Laboratories are closed meetings for scholars to develop innovative cross-disciplinary plans, hence they are not open to the public. However, results will be presented during the final session.

Recent years have seen increasing enthusiasm amongst young scholars from the global south contemplating the colonial imbrications of (Western) academic praxis. Their encounters with the works of influential Southeast Asian scholars bring to the fore questions about the politics of knowledge production in the humanities and social sciences, stoking earnest discussions particularly in informal settings. Foundational matters are discussed: the influence of positionality on narratives told by academics based in northern countries and studying people in Southeast Asia. Or narrative approaches that unintentionally utilise techniques of distancing, both spatial and temporal, while these have been discussed as ethical conundrums, such as the dynamic of the knowing-observer focused on academic career advancement and their interlocutors who remain as bystanders in the circuit of knowledge production. This observation has sometimes brought about a sense of deja-vu in the gut feeling of young Southeast Asian scholars that the colonial wound is still ongoing, given the persisting inequality in knowledge production and inadequate representation from the region. This workshop/laboratory is inspired by Walter Mignolo’s reminder that “knowing what we want to know is about healing the colonial wound” and his proposition that the transformation of the self is imperative in doing decolonial work.
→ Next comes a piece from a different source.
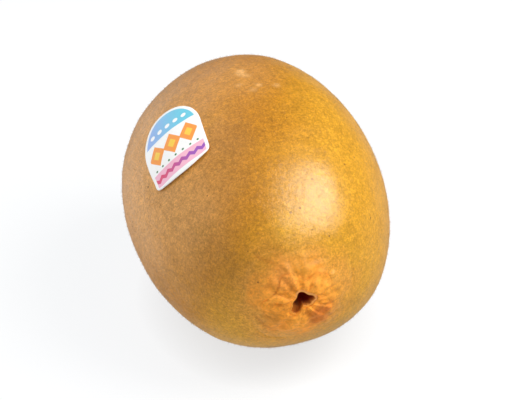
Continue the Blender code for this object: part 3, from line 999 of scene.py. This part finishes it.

Therefore, it will provide a forum to share the emotional and lively experiences of diasporic scholars from Southeast Asia on the ongoing colonial wound they face and to imagine the different ways narratives about Southeast Asia need to be told. A decolonial practice of storytelling would be attentive to the situatedness of genres and forms through which stories are told and the implications they bring. With facilitation from decolonial scholars and healing practitioners, this workshop would lead young scholars to share their problems and encounters with the stillexisting coloniality of academia and beyond, as well as in their collective life projects, in claiming more space for a decolonial becoming within and beyond academia.